- [What the task requires]:
Reproduce the data in its entirety, exactly as supplied.

::::

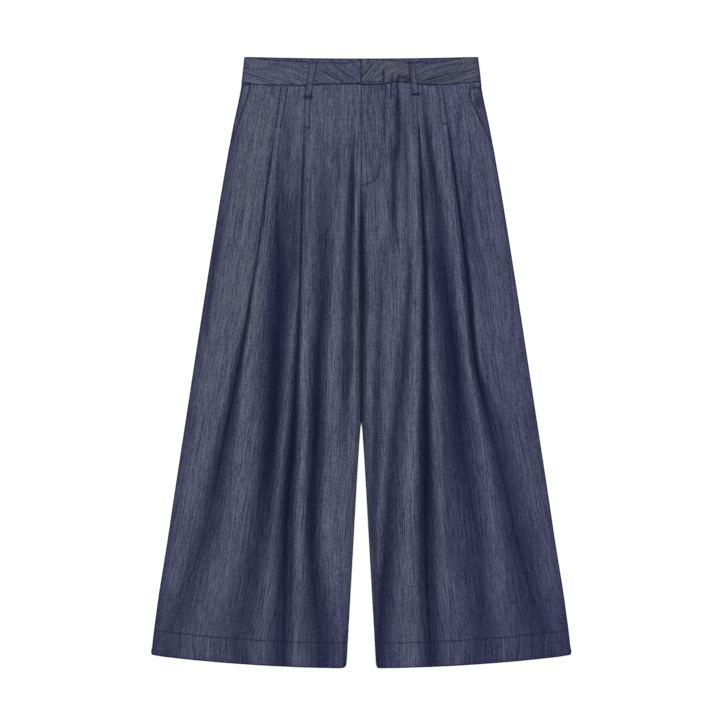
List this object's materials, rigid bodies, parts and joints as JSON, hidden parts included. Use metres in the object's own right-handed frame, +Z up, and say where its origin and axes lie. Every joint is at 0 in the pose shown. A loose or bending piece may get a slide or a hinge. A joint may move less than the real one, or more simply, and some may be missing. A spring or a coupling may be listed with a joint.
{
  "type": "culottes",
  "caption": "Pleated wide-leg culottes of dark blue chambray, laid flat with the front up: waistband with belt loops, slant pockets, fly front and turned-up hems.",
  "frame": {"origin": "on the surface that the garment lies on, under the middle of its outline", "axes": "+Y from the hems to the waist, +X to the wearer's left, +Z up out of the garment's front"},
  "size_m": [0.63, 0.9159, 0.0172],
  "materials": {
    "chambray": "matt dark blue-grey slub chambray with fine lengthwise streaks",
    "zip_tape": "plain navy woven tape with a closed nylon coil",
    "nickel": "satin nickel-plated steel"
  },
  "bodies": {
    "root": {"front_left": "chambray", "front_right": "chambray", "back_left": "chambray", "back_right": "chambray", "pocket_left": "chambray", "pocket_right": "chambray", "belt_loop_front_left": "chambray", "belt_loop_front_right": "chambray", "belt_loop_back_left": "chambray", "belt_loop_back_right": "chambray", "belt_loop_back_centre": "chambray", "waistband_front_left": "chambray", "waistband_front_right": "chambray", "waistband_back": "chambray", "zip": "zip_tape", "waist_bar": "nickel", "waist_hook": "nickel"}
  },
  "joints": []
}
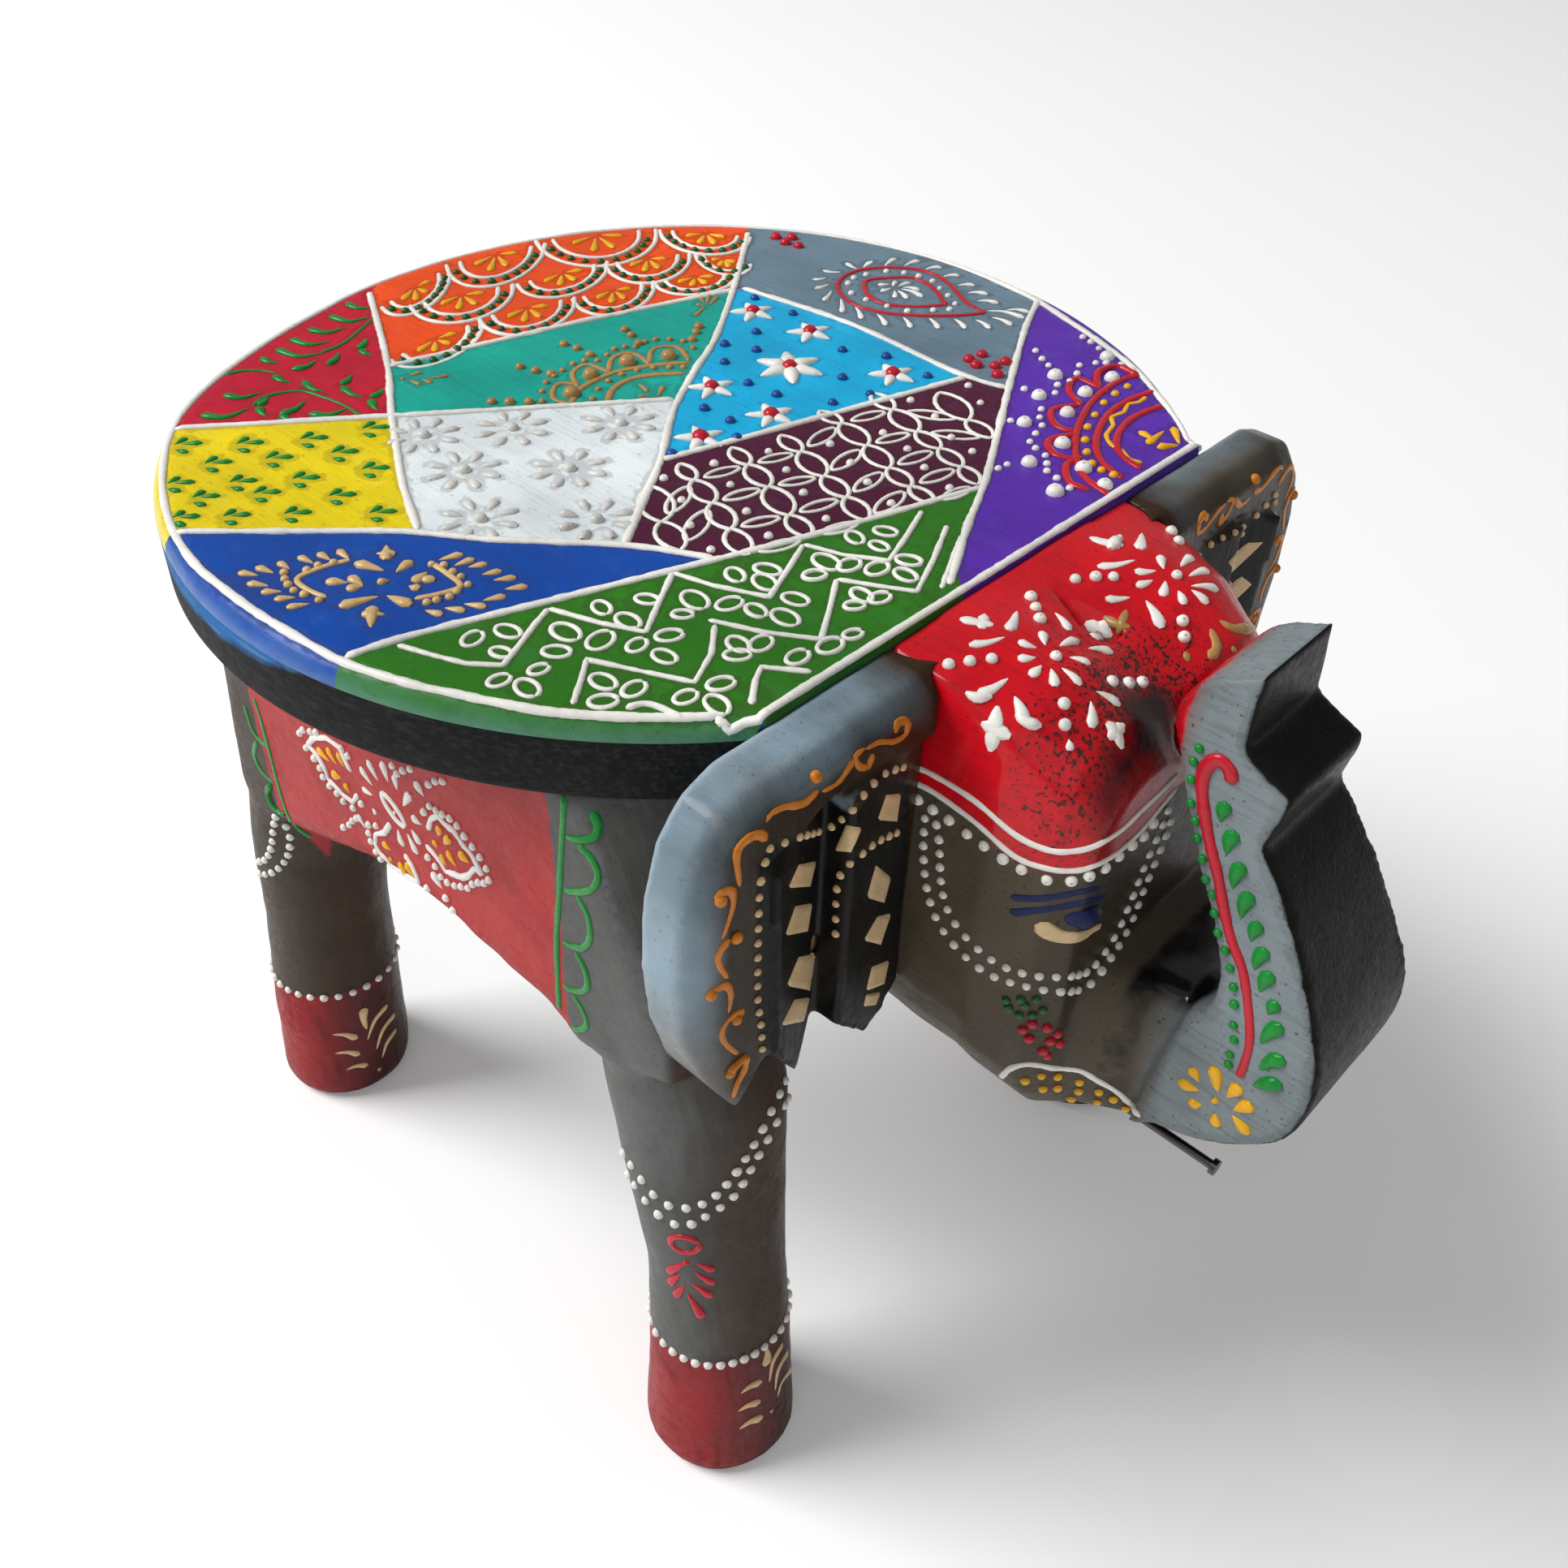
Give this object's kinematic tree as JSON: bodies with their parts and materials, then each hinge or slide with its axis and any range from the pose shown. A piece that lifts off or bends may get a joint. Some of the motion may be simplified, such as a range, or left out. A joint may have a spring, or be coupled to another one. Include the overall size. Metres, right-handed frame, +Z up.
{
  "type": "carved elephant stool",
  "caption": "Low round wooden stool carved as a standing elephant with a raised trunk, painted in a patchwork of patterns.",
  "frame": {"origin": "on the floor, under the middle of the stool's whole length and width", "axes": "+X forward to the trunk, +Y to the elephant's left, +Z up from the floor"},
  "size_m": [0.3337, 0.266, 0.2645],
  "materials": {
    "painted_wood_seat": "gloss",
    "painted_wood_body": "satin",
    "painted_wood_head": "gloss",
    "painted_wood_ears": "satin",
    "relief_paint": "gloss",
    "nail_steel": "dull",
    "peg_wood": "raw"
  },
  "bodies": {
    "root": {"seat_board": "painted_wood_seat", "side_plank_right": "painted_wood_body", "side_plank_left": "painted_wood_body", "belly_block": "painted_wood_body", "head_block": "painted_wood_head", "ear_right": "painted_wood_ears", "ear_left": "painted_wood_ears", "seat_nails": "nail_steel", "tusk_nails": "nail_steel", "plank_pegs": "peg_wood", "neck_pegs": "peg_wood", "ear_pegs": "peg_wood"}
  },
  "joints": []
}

::::

- [Reply]:
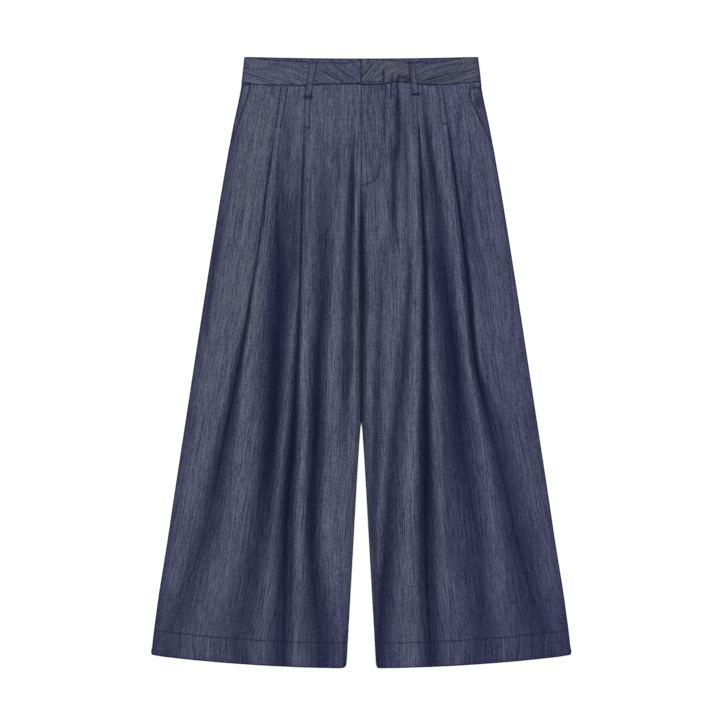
List this object's materials, rigid bodies, parts and joints as JSON, hidden parts included. Use metres in the object's own right-handed frame, +Z up, and say where its origin and axes lie. Every joint is at 0 in the pose shown. A loose or bending piece may get a slide or a hinge. A joint may move less than the real one, or more simply, and some may be missing. A spring or a coupling may be listed with a joint.
{
  "type": "culottes",
  "caption": "Pleated wide-leg culottes of dark blue chambray, laid flat with the front up: waistband with belt loops, slant pockets, fly front and turned-up hems.",
  "frame": {"origin": "on the surface that the garment lies on, under the middle of its outline", "axes": "+Y from the hems to the waist, +X to the wearer's left, +Z up out of the garment's front"},
  "size_m": [0.63, 0.9159, 0.0172],
  "materials": {
    "chambray": "matt dark blue-grey slub chambray with fine lengthwise streaks",
    "zip_tape": "plain navy woven tape with a closed nylon coil",
    "nickel": "satin nickel-plated steel"
  },
  "bodies": {
    "root": {"front_left": "chambray", "front_right": "chambray", "back_left": "chambray", "back_right": "chambray", "pocket_left": "chambray", "pocket_right": "chambray", "belt_loop_front_left": "chambray", "belt_loop_front_right": "chambray", "belt_loop_back_left": "chambray", "belt_loop_back_right": "chambray", "belt_loop_back_centre": "chambray", "waistband_front_left": "chambray", "waistband_front_right": "chambray", "waistband_back": "chambray", "zip": "zip_tape", "waist_bar": "nickel", "waist_hook": "nickel"}
  },
  "joints": []
}
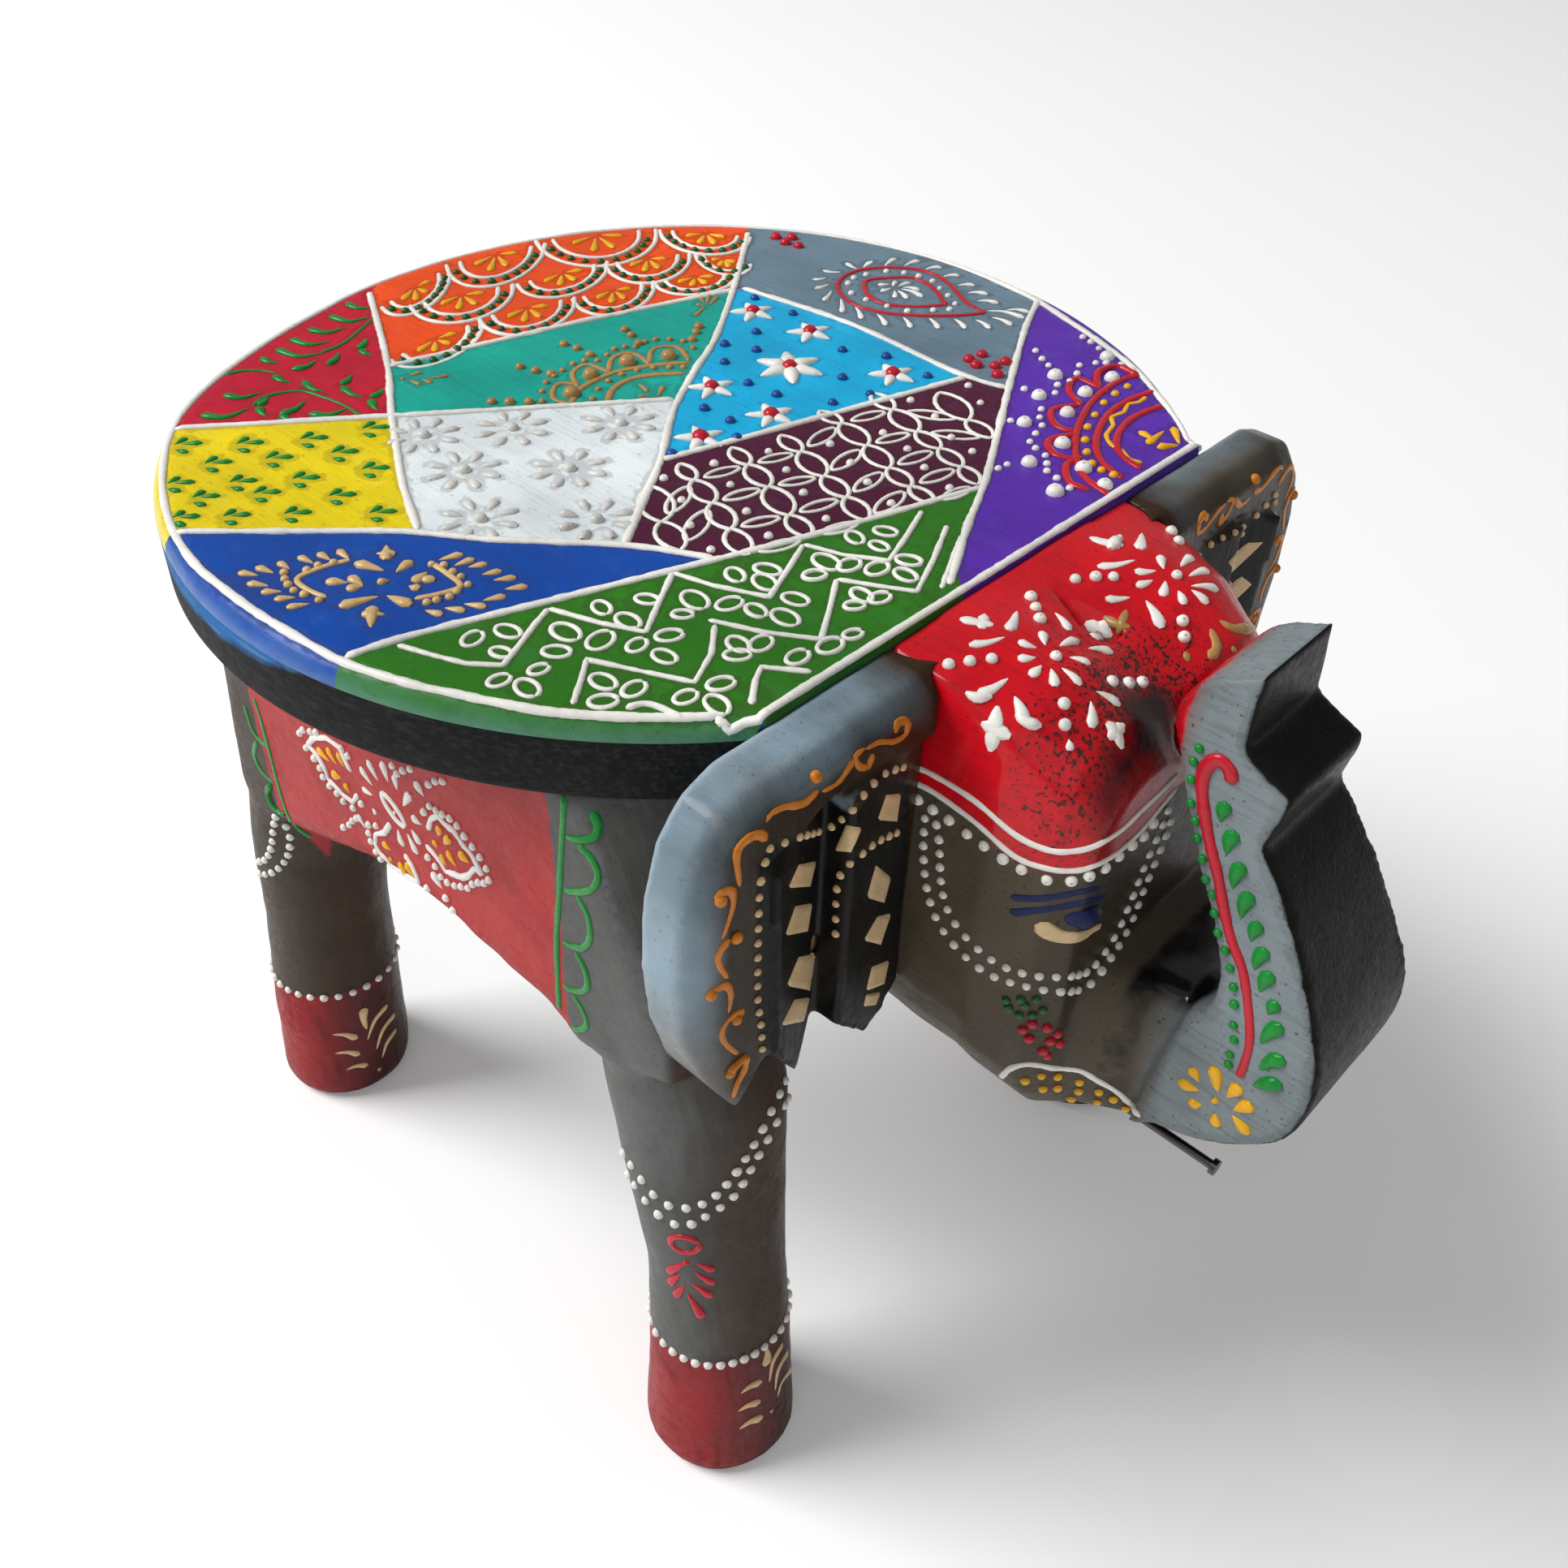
Give this object's kinematic tree as JSON: bodies with their parts and materials, then each hinge or slide with its axis and any range from the pose shown. A piece that lifts off or bends may get a joint. Some of the motion may be simplified, such as a range, or left out. A joint may have a spring, or be coupled to another one. Include the overall size. Metres, right-handed frame, +Z up.
{
  "type": "carved elephant stool",
  "caption": "Low round wooden stool carved as a standing elephant with a raised trunk, painted in a patchwork of patterns.",
  "frame": {"origin": "on the floor, under the middle of the stool's whole length and width", "axes": "+X forward to the trunk, +Y to the elephant's left, +Z up from the floor"},
  "size_m": [0.3337, 0.266, 0.2645],
  "materials": {
    "painted_wood_seat": "gloss",
    "painted_wood_body": "satin",
    "painted_wood_head": "gloss",
    "painted_wood_ears": "satin",
    "relief_paint": "gloss",
    "nail_steel": "dull",
    "peg_wood": "raw"
  },
  "bodies": {
    "root": {"seat_board": "painted_wood_seat", "side_plank_right": "painted_wood_body", "side_plank_left": "painted_wood_body", "belly_block": "painted_wood_body", "head_block": "painted_wood_head", "ear_right": "painted_wood_ears", "ear_left": "painted_wood_ears", "seat_nails": "nail_steel", "tusk_nails": "nail_steel", "plank_pegs": "peg_wood", "neck_pegs": "peg_wood", "ear_pegs": "peg_wood"}
  },
  "joints": []
}